Now I do not intend to go so far as to compile a literal breviary right now, but rather to bring about what a breviary can achieve. For the man of today, a breviary can no longer consist merely of reciting prayers, but must be a kind of emotional meditation in the fullest sense. Now I would like to give you the elements that, according to my findings, should make up what the pastor should experience over the course of a year, so that he can prepare himself in the right way and perform the pastoral ministry in the right way.

[. . . ]

And now we come to what the May days, April 24 to May 25, can encompass.
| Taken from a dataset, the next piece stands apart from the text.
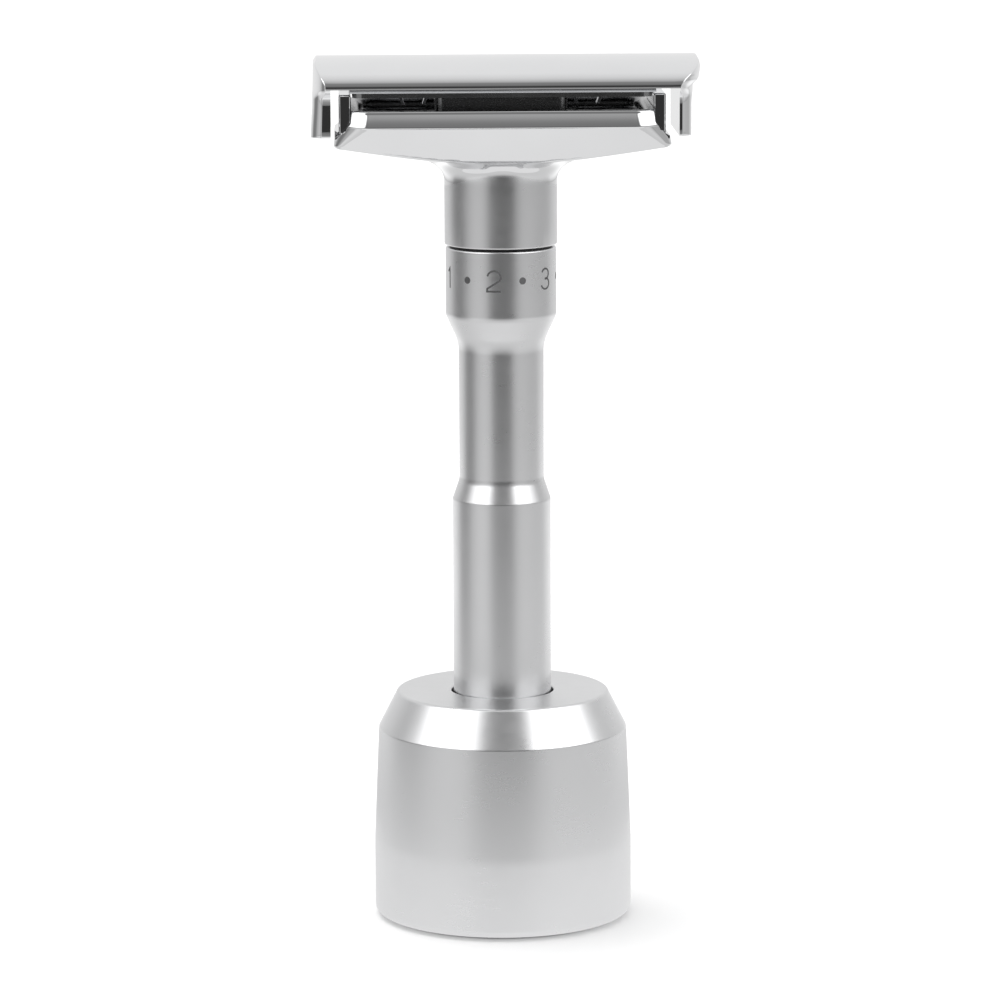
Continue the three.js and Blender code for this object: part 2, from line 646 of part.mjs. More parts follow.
function retainingClip() {
  const inner = sleeveRadius - CLIP_GROOVE_DEPTH + PRESS_GAP;
  const outer = handleBoreRadius - LOOSE_FIT;
  const bottom = clipGrooveBottom + RUNNING_FIT / 2;
  const ring = washer(inner, outer, bottom, bottom + CLIP_THICKNESS, MEDIUM);
  const half = CLIP_MOUTH / 2;
  return ring.subtract(block([0, -half, bottom - 1], [outer + 1, half, bottom + CLIP_THICKNESS + 1]));
}

add('guard_body', guardBody(), POLISHED_CHROME);
add('neck_o_ring', roundRing(oRingRadius, O_RING_SECTION, oRingHeight, MEDIUM), BLACK_RUBBER);
add('retaining_washer', washer(
  sleeveRadius + PRESS_GAP, handleBoreRadius - LOOSE_FIT,
  retainingWasherTop - RETAINING_WASHER_THICKNESS, retainingWasherTop, MEDIUM,
), SPRING_STEEL);
add('retaining_clip', retainingClip(), SPRING_STEEL);

// ---------------------------------------------------------------- bed, spindle and spring

function spindle() {
  const bottom = stopNutBottom - SPINDLE_TAIL;
  const holeBottom = spindleTop - SCREW_LENGTH;
  return turned([
    [0, bottom],
    [SPINDLE_RADIUS - SPINDLE_CHAMFER, bottom],
    [SPINDLE_RADIUS, bottom + SPINDLE_CHAMFER],
    [SPINDLE_RADIUS, spindleTop],
    [SCREW_RADIUS + PRESS_GAP, spindleTop],
    [SCREW_RADIUS + PRESS_GAP, holeBottom],
    [0, holeBottom],
  ], MEDIUM);
}

// Helical spring with a six-sided wire.
function bedSpring(bottom, top) {
  const height = top - bottom - SPRING_WIRE;
  const stepsPerTurn = 12;
  const steps = SPRING_TURNS * stepsPerTurn;
  const sides = 6;
  const positions = [];
  const index = [];
  for (let i = 0; i <= steps; i += 1) {
    const angle = (i / stepsPerTurn) * 2 * Math.PI;
    const z = bottom + SPRING_WIRE / 2 + (height * i) / steps;
    for (let side = 0; side < sides; side += 1) {
      const turn = (side / sides) * 2 * Math.PI;
      const radius = springMeanRadius + (SPRING_WIRE / 2) * Math.cos(turn);
      const rise = (SPRING_WIRE / 2) * Math.sin(turn);
      positions.push(radius * Math.cos(angle), radius * Math.sin(angle), z + rise);
    }
  }
  for (let i = 0; i < steps; i += 1) {
    for (let side = 0; side < sides; side += 1) {
      const a = i * sides + side;
      const b = i * sides + ((side + 1) % sides);
      index.push(a, b + sides, b, a, a + sides, b + sides);
    }
  }
  const last = steps * sides;
  for (let side = 1; side < sides - 1; side += 1) {
    index.push(0, side, side + 1);
    index.push(last, last + side + 1, last + side);
  }
  const geometry = new THREE.BufferGeometry();
  geometry.setAttribute('position', new THREE.Float32BufferAttribute(positions, 3));
  geometry.setIndex(index);
  return solid(geometry);
}

const bedHalfY = BLADE_HALF_CHORD - BED_SIDE_INSET;
const clipSlotHalf = CLIP_DEPTH / 2 + LOOSE_FIT;
const screwHeadTop = bedCrown - SCREW_SINK;
const screwHeadBottom = screwHeadTop - SCREW_HEAD_HEIGHT;

function bladeBed() {
  const arch = prismAlongX([...bendArc(BLADE_BEND_RADIUS).reverse(), [0, bendCentre]], 3 * BLADE_LENGTH);
  let body = arch.intersect(pad(bedHalfX, bedHalfY, BED_CORNER, bedUnderside, bedCrown + 1));
  body = body.add(pad(HUB_LENGTH / 2, HUB_WIDTH / 2, 1, hubBottom, bedUnderside + 0.5));
  body = body.add(doubleD(BOSS_RADIUS, BOSS_FLAT, bedBossBottom, bedUnderside + 0.5));
  const lug = block(
    [lugInner, -lugHalfWidth, bedUnderside + 0.5],
    [lugInner + LUG_LENGTH, lugHalfWidth, bedCrown + LUG_HEIGHT],
  );
  const socket = block(
    [clipSocketInner, -clipSlotHalf, bedUnderside - 1], [clipSocketOuter, clipSlotHalf, bedCrown + 1],
  );
  body = body.add(lug).add(mirrored(lug)).subtract(socket).subtract(mirrored(socket));
  body = body.subtract(rod(SPINDLE_RADIUS + PRESS_GAP, bedBossBottom - 1, spindleTop + CONTACT_GAP, MEDIUM));
  body = body.subtract(rod(SCREW_RADIUS + RUNNING_FIT, spindleTop, bedCrown + 1, SMALL));
  const sink = SCREW_HEAD_RADIUS + PRESS_GAP;
  return body.subtract(turned([
    [0, screwHeadBottom - 2 * PRESS_GAP],
    [SCREW_RADIUS + RUNNING_FIT, screwHeadBottom - 2 * PRESS_GAP],
    [sink, screwHeadTop - 0.3],
    [sink, bedCrown + 1],
    [0, bedCrown + 1],
  ], SMALL));
}

function bedScrew() {
  const slot = block(
    [-SCREW_HEAD_RADIUS - 1, -SCREW_SLOT_WIDTH / 2, screwHeadTop - SCREW_SLOT_DEPTH],
    [SCREW_HEAD_RADIUS + 1, SCREW_SLOT_WIDTH / 2, screwHeadTop + 1],
  );
  return turned([
    [0, spindleTop - SCREW_LENGTH + 0.5],
    [SCREW_RADIUS, spindleTop - SCREW_LENGTH + 0.5],
    [SCREW_RADIUS, screwHeadBottom],
    [SCREW_HEAD_RADIUS, screwHeadTop - 0.3],
    [SCREW_HEAD_RADIUS, screwHeadTop],
    [0, screwHeadTop],
  ], SMALL).subtract(slot);
}

const springWasherTop = bedBossBottom - CONTACT_GAP;
const springTop = springWasherTop - SPRING_WASHER_THICKNESS - CONTACT_GAP;

add('spindle', spindle(), SPRING_STEEL);
add('bed_spring', bedSpring(springFloor + CONTACT_GAP, springTop), SPRING_STEEL);
add('spring_seat_washer', washer(
  SPINDLE_RADIUS + PRESS_GAP, BOSS_FLAT - LOOSE_FIT, springTop + CONTACT_GAP, springWasherTop, MEDIUM,
), SPRING_STEEL);
add('blade_bed', bladeBed(), POLISHED_CHROME);
add('bed_screw', bedScrew(), SPRING_STEEL);
const stopNutHex = rod(SPINDLE_RADIUS + STOP_NUT_WALL, stopNutBottom, stopNutTop, 6);
const stopNutBore = rod(SPINDLE_RADIUS + PRESS_GAP, stopNutBottom - 1, stopNutTop + 1, MEDIUM);
add('travel_stop_nut', stopNutHex.subtract(stopNutBore), BRASS);

// ---------------------------------------------------------------- blade

function razorBlade() {
  const section = [...bendArc(bladeInnerRadius), ...bendArc(bladeOuterRadius).reverse()];
  const low = bendCentre;
  const high = bedCrown + 2;
  const side = BLADE_HALF_CHORD + 1;
  let body = prismAlongX(section, BLADE_LENGTH);
  body = body.intersect(block([-side * 3, -BLADE_HALF_CHORD, low], [side * 3, BLADE_HALF_CHORD, high]));
  for (const sx of [-1, 1]) {
    for (const sy of [-1, 1]) {
      const notchX = bladeHalfLength - BLADE_NOTCH_LENGTH;
      const x = [sx * notchX, sx * (bladeHalfLength + 1)].sort((a, b) => a - b);
      const y = [sy * (BLADE_HALF_CHORD - BLADE_NOTCH_WIDTH), sy * side].sort((a, b) => a - b);
      body = body.subtract(block([x[0], y[0], low], [x[1], y[1], high]));
    }
  }
  body = body.subtract(pad(BLADE_SLOT_LENGTH / 2, BLADE_SLOT_WIDTH / 2, 0.6, low, high));
  return body.subtract(rod(BLADE_HOLE_RADIUS, low, high, SMALL));
}

add('razor_blade', razorBlade(), BLADE_STEEL);

// ---------------------------------------------------------------- cap and its spring clips

function capBody() {
  const wallY = capLipHalf - CAP_WALL_INSET;
  // One level of the outer skin, with what each end stands past its wall.
  const level = (pastLeft, pastRight, halfY, corner, z) => roundedLevel(
    capWallHalf + (pastRight + pastLeft) / 2, halfY, corner, z, (pastRight - pastLeft) / 2,
  );
  const skin = loft([
    level(CAP_SPLAY, 0, wallY - 0.1, CAP_WALL_CORNER, capWallBottom),
    level(0, 0, wallY, CAP_WALL_CORNER, capLipBottom - CAP_LIP_BLEND),
    level(0, 0.3 * CAP_BULGE, capLipHalf - CAP_LIP_STEP, 2, capLipBottom - CAP_LIP_HEIGHT),
    level(0, 0.6 * CAP_BULGE, capLipHalf, CAP_CORNER - 0.2, capDomeBase),
    level(0, CAP_BULGE, capLipHalf, CAP_CORNER, capDomeBase + CAP_BULGE_HEIGHT),
    level(-0.1, CAP_BULGE - 0.1, capLipHalf, CAP_CORNER, capCrown - CAP_END_ROUND),
    level(-0.4, CAP_BULGE - 0.4, capLipHalf, CAP_CORNER, capCrown + 0.05),
  ]);
  const dome = [];
  for (let i = 0; i <= CAP_DOME_STEPS; i += 1) {
    const angle = (i / CAP_DOME_STEPS) * Math.PI;
    dome.push([capLipHalf * Math.cos(angle), capDomeBase + (capCrown - capDomeBase) * Math.sin(angle)]);
  }
  dome.push([-capLipHalf, capWallBottom - 1], [capLipHalf, capWallBottom - 1]);
  const open = [[-capLipHalf - 1, capWallBottom - 2], [capLipHalf + 1, capWallBottom - 2]];
  const cavity = prismAlongX([...bendArc(capInnerRadius).reverse(), ...open], 2 * capInnerHalf);
  const lugPocket = block(
    [lugInner - LOOSE_FIT, -lugHalfWidth - LOOSE_FIT, bendCentre],
    [lugInner + LUG_LENGTH + LOOSE_FIT, lugHalfWidth + LOOSE_FIT, bedCrown + LUG_HEIGHT + LOOSE_FIT],
  );
  const rivetTop = bendCentre + capInnerRadius + RIVET_LENGTH + CONTACT_GAP;
  const rivetHole = rod(RIVET_RADIUS + PRESS_GAP, bendCentre, rivetTop, SMALL, clipCentre);
  return skin
    .intersect(prismAlongX(dome, 3 * BLADE_LENGTH))
    .subtract(cavity)
    .subtract(lugPocket)
    .subtract(mirrored(lugPocket))
    .subtract(rivetHole)
    .subtract(mirrored(rivetHole));
}

// U-shaped leaf spring whose two prongs pass through the blade's slot into the bed.
function capClip() {
  const half = [
    [CLIP_HALF_WIDTH, clipTop],
    [CLIP_HALF_WIDTH, clipTop - 0.3 * CLIP_PRONG],
    [CLIP_HALF_WIDTH + CLIP_BELLY, clipTop - 0.75 * CLIP_PRONG],
    [CLIP_HALF_WIDTH - 0.1, clipTop - CLIP_PRONG - CLIP_STRIP],
    [CLIP_HALF_WIDTH - 0.1 - CLIP_STRIP, clipTop - CLIP_PRONG - CLIP_STRIP],
    [CLIP_HALF_WIDTH + CLIP_BELLY - CLIP_STRIP, clipTop - 0.75 * CLIP_PRONG],
    [CLIP_HALF_WIDTH - CLIP_STRIP, clipTop - 0.3 * CLIP_PRONG],
    [CLIP_HALF_WIDTH - CLIP_STRIP, clipStripBottom],
  ];
  const outline = [...half, ...half.map(([x, z]) => [-x, z]).reverse()].reverse();
  const strip = prismAlongY(outline, CLIP_DEPTH).translate([clipCentre, 0, 0]);
  return strip.subtract(rod(RIVET_RADIUS + PRESS_GAP, clipStripBottom - 1, clipTop + 1, SMALL, clipCentre));
}

function clipRivet() {
  const headTop = clipStripBottom - CONTACT_GAP;
  return turned([
    [0, headTop - RIVET_HEAD_HEIGHT],
    [RIVET_HEAD_RADIUS, headTop - RIVET_HEAD_HEIGHT],
    [RIVET_HEAD_RADIUS, headTop],
    [RIVET_RADIUS, headTop],
    [RIVET_RADIUS, bendCentre + capInnerRadius + RIVET_LENGTH],
    [0, bendCentre + capInnerRadius + RIVET_LENGTH],
  ], SMALL).translate([clipCentre, 0, 0]);
}

add('cap', capBody(), POLISHED_CHROME);
add('cap_clip_right', capClip(), SPRING_STEEL);
add('cap_clip_left', mirrored(capClip()), SPRING_STEEL);
add('cap_clip_rivet_right', clipRivet(), SPRING_STEEL);
add('cap_clip_rivet_left', mirrored(clipRivet()), SPRING_STEEL);

export default razor;
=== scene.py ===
import bmesh
import bpy
import json
import math
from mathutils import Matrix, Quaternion, Vector


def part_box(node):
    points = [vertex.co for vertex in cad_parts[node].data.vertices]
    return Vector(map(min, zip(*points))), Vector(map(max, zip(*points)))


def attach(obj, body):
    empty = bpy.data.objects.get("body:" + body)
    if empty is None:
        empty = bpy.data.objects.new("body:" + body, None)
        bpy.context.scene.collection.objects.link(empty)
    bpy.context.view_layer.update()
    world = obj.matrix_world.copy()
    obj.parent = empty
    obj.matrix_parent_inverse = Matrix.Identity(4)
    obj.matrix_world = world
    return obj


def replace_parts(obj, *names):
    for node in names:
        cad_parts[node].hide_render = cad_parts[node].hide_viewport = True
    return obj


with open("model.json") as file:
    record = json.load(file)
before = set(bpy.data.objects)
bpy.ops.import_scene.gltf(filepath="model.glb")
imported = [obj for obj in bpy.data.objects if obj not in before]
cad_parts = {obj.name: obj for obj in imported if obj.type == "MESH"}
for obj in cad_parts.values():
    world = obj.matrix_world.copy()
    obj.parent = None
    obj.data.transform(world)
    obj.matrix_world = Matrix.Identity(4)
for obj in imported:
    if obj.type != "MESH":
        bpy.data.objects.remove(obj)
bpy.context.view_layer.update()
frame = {"nodes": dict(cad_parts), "record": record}

# Adjustable double-edge safety razor in its round stand. Sizes below are in millimetres, in the
# row frame: +Z up the handle, X along the head, front towards -Y. What the frame knows is read
# from it, so that every visible piece fits its CAD node.

MM = 0.001
AROUND = 192             # segments of a turned piece


def span(node):
    """Lowest and highest corner of a CAD node in millimetres."""
    low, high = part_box(node)
    return Vector(low) / MM, Vector(high) / MM


STAND_LOW, STAND_HIGH = span("stand_body")
PAD_HIGH = span("stand_foot_pad")[1]
HANDLE_LOW, HANDLE_HIGH = span("handle_sleeve")
WASHER_LOW, WASHER_HIGH = span("dial_washer")
GUARD_HIGH = span("guard_body")[1]
BLADE_HIGH = span("razor_blade")[1]
BED_HIGH = span("blade_bed")[1]
CAP_LOW, CAP_HIGH = span("cap")

DIAL_RADIUS = HANDLE_HIGH.x
NECK_RADIUS = DIAL_RADIUS + 0.13
NECK_BOTTOM = WASHER_HIGH.z + 0.02
NECK_TOP = NECK_BOTTOM + 9.0
EAR_HEIGHT = 1.8         # of the plates at the guard's ends, above its top edge
GUARD_TOP = GUARD_HIGH.z - EAR_HEIGHT
BLADE_HALF = BLADE_HIGH.x
BLADE_CHORD = BLADE_HIGH.y
BEND = 32.0              # radius that the bed bends the blade to
BEND_CENTRE = GUARD_TOP + 4.0 - BEND
CAP_INNER = BLADE_HALF + 0.3
CAP_LIP = CAP_HIGH.y


# ---------------------------------------------------------------- mesh helpers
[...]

Once we have gone through all this, the days of May will give us a sense of the immediate presence of the supersensible, which we can learn to perceive in the way the resurrected Christ Jesus walks with his disciples, insofar as the Gospels give us clues. (The following is written on the board):

1. The Presence of the Supersensible

From this presence of the supersensible, from what we can feel from the fact that we feel, just as things surround us in relation to our eyes and ears, so the beings of the supersensible surround us, from this a feeling for the existence of the moral arises. (It is written on the blackboard):

2. The Existence of the Moral

And only when we have developed the right feeling for the existence of the moral will we be ready to perceive the external phenomena of the world as appearance; before that, it will always remain more or less a cliché. (It is written on the blackboard):

3. World as Appearance

But then, when we perceive the world as appearance, this carries us over to a perception of the truth that is hidden in the world. (It is written on the board):

4. Hidden Truth

And now we all have within us the elements that enable us to penetrate more concretely with the Christ, to penetrate with the Risen Christ. (It is written on the blackboard):

5. Penetrating with the Risen One

Only in this context can we really have a proper sense of how to be a disciple, not of someone facing death, but of the Risen One, which is what Paul then became. (The following is written on the board):

6. Disciple of the Risen One

And then you can feel with him in his world, feel in the spiritual world, feel in a different world. (It is written on the board):

7. Feeling in a Different World

And now we come to the time of Pentecost, that is, to the time of the appearance of the Holy Spirit, May-June. If we have gone through all this in advance, if we feel we are in another world, we get an idea of how we can have a new living realization, not the realization that we peel off as words from the things around us.

Rudolf Steiner, Lectures and Courses on Christian Religious Work II, Lecture 26, GA 343, 9 October 1921 a.m., Dornach.